後見制度を申立てる前に、緊急で費用を用意したいときなどに役立ちます。
注意しておきたいポイント
便利な制度ではありますが、利用にはいくつかの注意点もあります。
① 本人以外のために使ってはいけない
引き出したお金は、必ず本人のために使う必要があります。
たとえ家族の支出であっても、本人名義の資金を使うと「使い込み」とみなされるおそれがあります。
② 記録を残すことが大切
どのような目的で、いくら引き出し、何に使ったか。
領収書やメモを残しておくことで、後々のトラブルを防げます。
村上弁護士:「“説明できる状態”を保っておくことが、家族間の信頼を守る第一歩です。」
③ 銀行によって運用が異なる
同じ制度でも、銀行ごとに提出書類や上限金額が異なります。
事前に支店で確認しておくと安心です。
成年後見制度との違い
「それなら後見制度はいらないのでは?」と感じる方もいるかもしれません。
しかし、この制度と成年後見制度は目的と範囲がまったく異なります。
| 比較項目 | 銀行の出金制度 | 成年後見制度 |
| 対象範囲 | 生活費・医療費などに限定 | 財産全般の管理・契約 |
| 手続き | 銀行窓口で簡易手続き | 家庭裁判所の申立てが必要 |
| 代理できる行為 | 出金のみ | 契約・不動産売却なども可能 |
| 効力の強さ | 銀行内でのみ有効 | 法的に包括的な代理権 |
| 期間 | 一時的 | 継続的(後見終了まで) |
つまり、代理出金制度は「短期的な保護」、
成年後見制度は「長期的な保護」を目的としています。
弁護士からのアドバイス
銀行の出金制度は、当面の支払いにはとても便利ですが、
継続的・ 恒常的な財産管理や契約行為まではカバーできません。
村上弁護士:「最初は銀行の代理出金制度を使い、
必要になった段階で成年後見制度に切り替える──
そんな“段階的な対応”が現実的です。

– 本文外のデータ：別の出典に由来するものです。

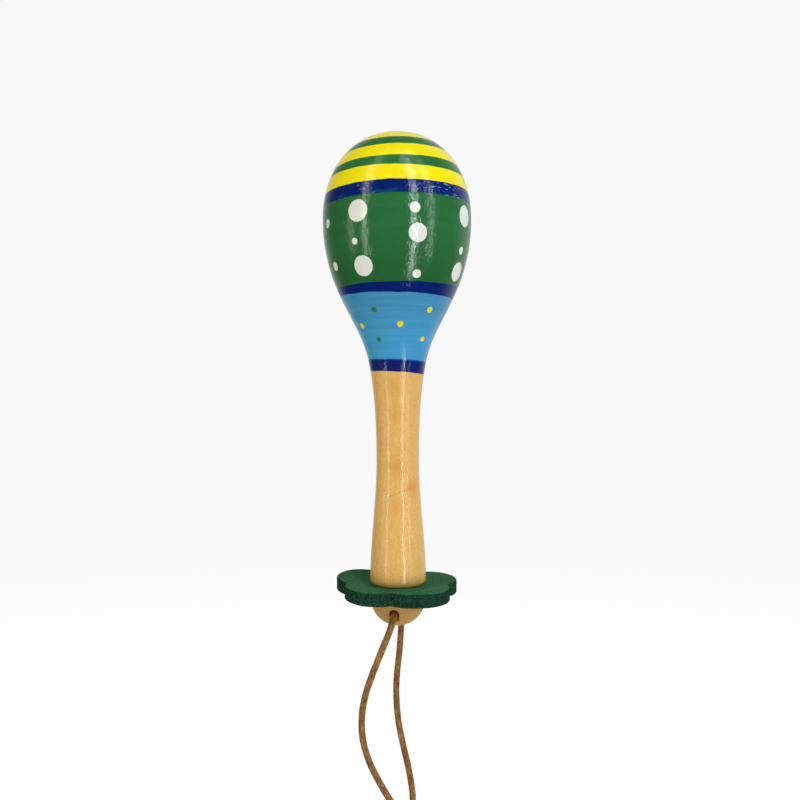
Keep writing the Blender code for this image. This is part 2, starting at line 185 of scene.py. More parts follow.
# Soft orange patches in the bare wood: angle, height, size, strength.
WOOD_PATCHES = (
    (9.0, -4.6, 5.2, 0.8), (49.0, -13.0, 4.0, 0.95), (5.0, -21.0, 5.0, 0.4), (6.0, 16.0, 4.5, 0.5),
    (3.0, 27.0, 4.0, 0.5), (-30.0, 4.0, 4.0, 0.35),
    (120.0, 6.0, 5.0, 0.7), (170.0, -14.0, 6.0, 0.6), (240.0, -2.0, 5.0, 0.7),
)
# Small dots on the light blue field, in two paints.
YELLOW_DOTS = (
    (49.3, 56.7, 2.5), (13.4, 51.1, 2.5), (-46.4, 51.0, 2.3), (-71.9, 55.7, 2.3), (53.2, 45.7, 2.2),
    (124.0, 51.4, 2.4), (160.0, 57.0, 2.4), (196.0, 46.0, 2.2), (231.0, 56.2, 2.4), (262.0, 48.0, 2.2),
)
GREEN_DOTS = (
    (-17.9, 56.6, 2.3), (84.3, 53.4, 2.3), (-21.2, 45.4, 2.0),
    (104.0, 45.2, 2.1), (141.0, 45.6, 2.1), (178.0, 51.0, 2.3), (214.0, 50.8, 2.2), (245.0, 44.6, 2.0),
)


# --- light ---
BACK_FROM, BACK_FULL = -0.22, -0.9      # cosines of the angle from the camera's direction
BACK_TURN = 12.0                        # the bright side is this far right of straight behind
FRONT_LIGHT, BACK_LIGHT = 0.07, 0.79
WARM, COOL = (1.0, 0.95, 0.80), (0.96, 0.99, 1.0)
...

」
焦って後見申立てをする前に、
まずはこの制度で一時対応をし、全体の状況を整理するのもひとつの方法です。
まとめ:慌てず、段階的に備える
- 銀行による「50万円までの代理出金制度」は、当面の介護費・医療費等を支払うための応急処置。
- ただし、本人以外の支出に使ったり、記録を残さなかったりすると、後でトラブルになることも。
- 判断能力の低下が進んでいる場合は、早めに専門家へ相談し、成年後見制度への移行を検討しましょう。